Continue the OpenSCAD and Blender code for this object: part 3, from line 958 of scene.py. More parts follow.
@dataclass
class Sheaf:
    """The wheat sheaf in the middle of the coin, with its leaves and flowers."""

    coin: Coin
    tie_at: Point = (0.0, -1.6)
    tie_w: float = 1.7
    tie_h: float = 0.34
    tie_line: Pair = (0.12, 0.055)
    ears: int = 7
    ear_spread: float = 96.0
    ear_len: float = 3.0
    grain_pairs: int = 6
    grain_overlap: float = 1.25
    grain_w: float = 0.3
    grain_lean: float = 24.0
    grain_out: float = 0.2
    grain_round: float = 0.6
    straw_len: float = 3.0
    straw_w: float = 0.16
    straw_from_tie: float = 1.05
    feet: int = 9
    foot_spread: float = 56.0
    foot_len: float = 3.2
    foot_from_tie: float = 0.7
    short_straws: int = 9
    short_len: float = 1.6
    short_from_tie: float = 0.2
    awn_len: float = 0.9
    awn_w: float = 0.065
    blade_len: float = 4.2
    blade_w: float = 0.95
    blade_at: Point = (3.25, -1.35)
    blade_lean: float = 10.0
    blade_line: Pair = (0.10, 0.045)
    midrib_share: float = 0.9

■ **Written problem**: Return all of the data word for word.

■ **The reply**:
Continue the OpenSCAD and Blender code for this object: part 3, from line 958 of scene.py. More parts follow.
@dataclass
class Sheaf:
    """The wheat sheaf in the middle of the coin, with its leaves and flowers."""

    coin: Coin
    tie_at: Point = (0.0, -1.6)
    tie_w: float = 1.7
    tie_h: float = 0.34
    tie_line: Pair = (0.12, 0.055)
    ears: int = 7
    ear_spread: float = 96.0
    ear_len: float = 3.0
    grain_pairs: int = 6
    grain_overlap: float = 1.25
    grain_w: float = 0.3
    grain_lean: float = 24.0
    grain_out: float = 0.2
    grain_round: float = 0.6
    straw_len: float = 3.0
    straw_w: float = 0.16
    straw_from_tie: float = 1.05
    feet: int = 9
    foot_spread: float = 56.0
    foot_len: float = 3.2
    foot_from_tie: float = 0.7
    short_straws: int = 9
    short_len: float = 1.6
    short_from_tie: float = 0.2
    awn_len: float = 0.9
    awn_w: float = 0.065
    blade_len: float = 4.2
    blade_w: float = 0.95
    blade_at: Point = (3.25, -1.35)
    blade_lean: float = 10.0
    blade_line: Pair = (0.10, 0.045)
    midrib_share: float = 0.9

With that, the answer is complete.